By Prerna Bedi and Anuja Bharat Mistry
(Reuters) -Elf Beauty forecast annual sales and profit below Wall Street estimates on Wednesday, as the cosmetics-maker grapples with higher tariff costs and cautious consumer spending, sending its shares tumbling 26% in extended trading.
The company, which provided its fiscal 2026 forecast after pulling it in May, also missed expectations for second quarter sales.
Elf Beauty expects more than $50 million in annual costs from higher U.S. tariffs on imports in fiscal 2026. China accounts for about 75% of the cosmetics-maker's global production.
Gross margin fell about 165 basis points to 69% in the quarter ended September 30.
Tariffs have sharply reduced Elf's margins, eMarketer analyst Rachel Wolff said, adding that the company is relying heavily on Rhode as sales for its namesake brand begin to slow. The firm acquired Hailey Bieber-owned Rhode earlier this year.
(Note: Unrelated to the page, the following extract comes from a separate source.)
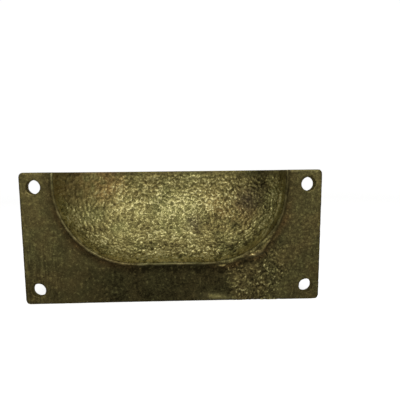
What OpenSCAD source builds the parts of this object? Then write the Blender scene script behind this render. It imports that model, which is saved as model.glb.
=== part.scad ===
// Cup drawer pull, cast in one piece in brass
// X runs along the plate, Z towards the open mouth, Y out through the front of the cup
// The back of the plate lies on the plane Y = 0, centred on the four screw holes

/* [Plate] */
// Length of the plate along the drawer
plate_w = 90; // [88:1:120]
// Height of the plate, from the mouth edge to the edge behind the cup
plate_h = 40; // [38:1:60]
// Thickness of the plate
plate_t = 2.4; // [1.8:0.1:3.2]
// Radius of the plate's four corners
corner_r = 1.3; // [0.8:0.1:3]
// Filed chamfer round the front face of the plate
chamfer = 0.5; // [0.2:0.1:0.7]

/* [Screw holes] */
// Distance between hole centres along the plate
hole_spacing_x = 82; // [81:0.2:84]
// Distance between hole centres up the plate
hole_spacing_z = 31.4; // [28:0.2:33]
// Diameter of each hole
hole_d = 4.2; // [3:0.1:4.6]

/* [Cup] */
// Length of the straight middle of the cup, between its two quarter-round ends
cup_straight = 22.2; // [12:0.2:23]
// Radius of the hollow's quarter-round ends, at the back of the plate
hollow_r = 23.8; // [20:0.1:24.2]
// Straight run of the cup's sides, from the end of the quarter rounds to the mouth
mouth_run = 3.8; // [1:0.1:6]
// Depth of the hollow from the back of the plate
hollow_depth = 17; // [16:0.5:22]
// Height at which the cup wall starts to turn over
wall_rise = 3; // [2.8:0.1:3.6]
// Inside radius at which the cup wall turns over
turn_r = 8; // [6:0.5:12]
// Thickness of the cup wall
wall_t = 1.8; // [1.4:0.1:2]
// Fillet between the cup and the front of the plate
foot_fillet = 1.2; // [0.6:0.1:1.3]

/* [Bead] */
// Radius of the raised bead that runs round the hollow, on the back of the plate
bead_r = 0.5; // [0.4:0.05:0.9]
// Distance from the hollow's wall out to the middle of the bead
bead_out = 0.5; // [0.4:0.05:0.7]

/* [Hidden] */
$fn = 96;
brass = "#7d7244";
cut_over = 1;
mouth_y = plate_h / 2;
arc_y = mouth_y - mouth_run;
bead_path_r = hollow_r + bead_out;
outer_r = hollow_r + wall_t;
outer_turn_r = turn_r + wall_t;
outer_depth = hollow_depth + wall_t;

// Radius of the crown that meets the turned-over wall without a crease
function crown_r(reach, depth, turn) =
    let (side = reach - turn, height = depth - wall_rise)
    (side * side + height * height - turn * turn) / (2 * (height - turn));

// Distance from the middle at which the crown gives way to the turned-over wall
function crown_reach(reach, depth, turn) =
    let (side = reach - turn)
    side + turn * side / (crown_r(reach, depth, turn) - turn);

// Half of the cup's arched section: a straight wall, a tight turn and a wide crown
module arch(reach, depth, turn, skirt) {
    crown = crown_r(reach, depth, turn);
    meet = crown_reach(reach, depth, turn);
    translate([0, -skirt])
        square([reach, skirt + wall_rise]);
    intersection() {
        translate([0, depth - crown])
            circle(r = crown);
        square([meet, depth]);
    }
    intersection() {
        translate([reach - turn, wall_rise])
            circle(r = turn);
        translate([meet, wall_rise])
            square([reach - meet, turn]);
    }
}

// Half of the fillet at the foot of the cup, beside the arched section
module foot_section() {
    difference() {
        translate([outer_r - wall_t / 2, plate_t - chamfer])
            square([wall_t / 2 + foot_fillet, chamfer + foot_fillet]);
        translate([outer_r + foot_fillet, plate_t + foot_fillet])
            circle(r = foot_fillet);
    }
}

// The round section of the bead
module bead_section() {
    translate([bead_path_r, 0])
        circle(r = bead_r);
}

// Sweeps a half section round the cup: two quarter turns, a straight middle and two
// straight runs up to the mouth, which go on by the length called past
module round_the_cup(past) {
    middle = cup_straight / 2;
    for (side = [0, 1])
        translate([side ? middle : -middle, arc_y, 0]) {
            rotate([0, 0, side ? 270 : 180])
                rotate_extrude(angle = 90)
                    children();
            mirror([side ? 0 : 1, 0, 0])
                translate([0, mouth_run + past, 0])
                    rotate([90, 0, 0])
                        linear_extrude(height = mouth_run + past)
                            children();
        }
    translate([-middle, arc_y, 0])
        rotate([90, 0, 90])
            linear_extrude(height = cup_straight)
                mirror([1, 0])
                    children();
}

// A solid the shape of the cup, with the straight middle carried up to the mouth
module cup_form(reach, depth, turn, skirt, past) {
    round_the_cup(past)
        arch(reach, depth, turn, skirt);
    translate([-cup_straight / 2, arc_y, -skirt])
        cube([cup_straight, mouth_run + past, skirt + depth]);
}

// Section through the plate with its two front edges chamfered
module plate_section(length) {
    half = length / 2;
    polygon([
        [-half, 0],
        [half, 0],
        [half, plate_t - chamfer],
        [half - chamfer, plate_t],
        [-half + chamfer, plate_t],
        [-half, plate_t - chamfer]
    ]);
}

// One rounded and chamfered corner of the plate
module plate_corner() {
    cylinder(r = corner_r, h = plate_t - chamfer);
    translate([0, 0, plate_t - chamfer])
        cylinder(r1 = corner_r, r2 = corner_r - chamfer, h = chamfer);
}

module plate() {
    inner_w = plate_w - 2 * corner_r;
    inner_h = plate_h - 2 * corner_r;
    translate([0, inner_h / 2, 0])
        rotate([90, 0, 0])
            linear_extrude(height = inner_h)
                plate_section(plate_w);
    translate([-inner_w / 2, 0, 0])
        rotate([90, 0, 90])
            linear_extrude(height = inner_w)
                plate_section(plate_h);
    for (x = [-inner_w / 2, inner_w / 2], y = [-inner_h / 2, inner_h / 2])
        translate([x, y, 0])
            plate_corner();
}

module screw_holes() {
    for (x = [-hole_spacing_x / 2, hole_spacing_x / 2], y = [-hole_spacing_z / 2, hole_spacing_z / 2])
        translate([x, y, -cut_over])
            cylinder(d = hole_d, h = plate_t + 2 * cut_over);
}

// The whole casting, lying on its back with the mouth towards +Y
module casting() {
    difference() {
        union() {
            plate();
            cup_form(outer_r, outer_depth, outer_turn_r, 0, 0);
            round_the_cup(0)
                foot_section();
            round_the_cup(0)
                bead_section();
        }
        cup_form(hollow_r, hollow_depth, turn_r, bead_r + cut_over, cut_over);
        screw_holes();
    }
}

module cup_pull() {
    color(brass)
        rotate([90, 0, 180])
            casting();
}

cup_pull();
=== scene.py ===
import math

import bmesh
import bpy
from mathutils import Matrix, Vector, noise
from mathutils.bvhtree import BVHTree


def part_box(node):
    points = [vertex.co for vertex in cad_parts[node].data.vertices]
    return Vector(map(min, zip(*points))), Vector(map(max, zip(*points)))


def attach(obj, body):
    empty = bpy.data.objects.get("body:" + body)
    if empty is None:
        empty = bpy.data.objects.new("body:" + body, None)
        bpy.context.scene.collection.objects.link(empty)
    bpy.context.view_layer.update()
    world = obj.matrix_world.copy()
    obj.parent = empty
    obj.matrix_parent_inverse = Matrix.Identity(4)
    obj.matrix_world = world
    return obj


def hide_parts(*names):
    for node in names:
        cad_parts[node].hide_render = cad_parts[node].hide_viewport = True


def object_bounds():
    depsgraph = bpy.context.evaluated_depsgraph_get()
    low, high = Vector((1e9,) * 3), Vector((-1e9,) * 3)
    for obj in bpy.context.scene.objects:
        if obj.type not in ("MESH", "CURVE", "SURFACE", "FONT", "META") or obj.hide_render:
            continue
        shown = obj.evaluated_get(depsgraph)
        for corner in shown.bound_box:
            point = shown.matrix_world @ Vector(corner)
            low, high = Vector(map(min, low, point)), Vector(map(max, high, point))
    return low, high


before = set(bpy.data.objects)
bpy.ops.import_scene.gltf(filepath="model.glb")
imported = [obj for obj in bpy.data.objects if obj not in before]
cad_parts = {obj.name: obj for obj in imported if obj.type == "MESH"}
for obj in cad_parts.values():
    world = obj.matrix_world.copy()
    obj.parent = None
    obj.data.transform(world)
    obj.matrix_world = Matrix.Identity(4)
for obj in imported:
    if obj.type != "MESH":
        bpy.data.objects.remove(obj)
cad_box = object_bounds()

# The camera
# It looks a little down on the back of the pull, close to it and level with its mouth edge.
# The lens shift is only what puts the plate where the photograph has it in its square frame.
camera_place = Vector((0.00037, -0.10679, 0.01942))
camera_turn = (83.19, 0.65, -1.59)
sensor_width = 36.0
lens = 32.24
lens_shift = (0.0422, 0.0390)
nearest_seen = 0.005

camera_data = bpy.data.cameras.new("photo_view")
camera_data.sensor_width = sensor_width
camera_data.lens = lens
camera_data.shift_x, camera_data.shift_y = lens_shift
camera_data.clip_start = nearest_seen
camera = bpy.data.objects.new("photo_view", camera_data)
camera.location = camera_place
camera.rotation_euler = [math.radians(turn) for turn in camera_turn]
bpy.context.collection.objects.link(camera)
bpy.context.scene.camera = camera

# The floor
# A pale floor that turns up into a round wall, like a paper sweep, with the pull standing on
# its lower edge in the middle. It is lit for itself and throws no light on the brass.
floor_radius = 0.70
sweep_radius = 0.20
wall_height = 0.75
sweep_steps = 12
floor_turns = 96
floor_colour = (0.86, 0.86, 0.85, 1.0)
floor_glow = 0.74
paper_roughness = 0.9
merge_gap = 1e-6

floor_mesh = bpy.data.meshes.new("floor")
bm = bmesh.new()
floor_level = cad_box[0].z
profile = [bm.verts.new((0.0, 0.0, floor_level))]
for step in range(sweep_steps + 1):
    turn = math.radians(90.0 * step / sweep_steps)
    out = floor_radius - sweep_radius * (1.0 - math.sin(turn))
    up = floor_level + sweep_radius * (1.0 - math.cos(turn))
    profile.append(bm.verts.new((out, 0.0, up)))
profile.append(bm.verts.new((floor_radius, 0.0, floor_level + wall_height)))
edges = [bm.edges.new(pair) for pair in zip(profile, profile[1:])]
bmesh.ops.spin(bm, geom=profile + edges, cent=(0.0, 0.0, 0.0), axis=(0.0, 0.0, 1.0),
               angle=math.tau, steps=floor_turns, use_merge=True)
bmesh.ops.remove_doubles(bm, verts=bm.verts, dist=merge_gap)
bmesh.ops.recalc_face_normals(bm, faces=bm.faces)
for face in bm.faces:
    face.smooth = True
bm.to_mesh(floor_mesh)
bm.free()
floor = bpy.data.objects.new("floor", floor_mesh)
bpy.context.collection.objects.link(floor)

floor_paper = bpy.data.materials.new("floor_paper")
floor_paper.use_nodes = True
shader = floor_paper.node_tree.nodes["Principled BSDF"]
shader.inputs["Base Color"].default_value = floor_colour
shader.inputs["Roughness"].default_value = paper_roughness
shader.inputs["Specular IOR Level"].default_value = 0.0
shader.inputs["Emission Color"].default_value = (1.0, 1.0, 1.0, 1.0)
shader.inputs["Emission Strength"].default_value = floor_glow
floor_mesh.materials.append(floor_paper)
floor.visible_glossy = False
floor.visible_diffuse = False

# The light
# One soft lamp above the mouth and in front of the camera's side, a little to the right, and
# a dim even room. The lamp rakes down into the hollow and leaves the flat back dark.
lamp_place = Vector((0.03, -0.43, 0.28))
lamp_size = 0.20
lamp_power = 1.12
room_light = 0.25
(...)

Elf has been streamlining its supply chain and diversifying operations as part of its tariff mitigation plans amid lower-income shoppers seeking cheaper alternatives and cutting back on non-essential purchases, including makeup and skincare.
The company's quarterly adjusted earnings per share of 68 cents topped estimates of 57 cents following $1 price increases in August. Elf said it was not planning additional price increases.
The company's quarterly sales of $343.9 million also missed expectations of $366.4 million.
LACK OF BIG LAUNCHES
"From a marketing standpoint, we had some massive launches last year... we feel great about our innovation this year, but it's not as big as the lip oils were last year," CEO Tarang Amin said in an interview with Reuters.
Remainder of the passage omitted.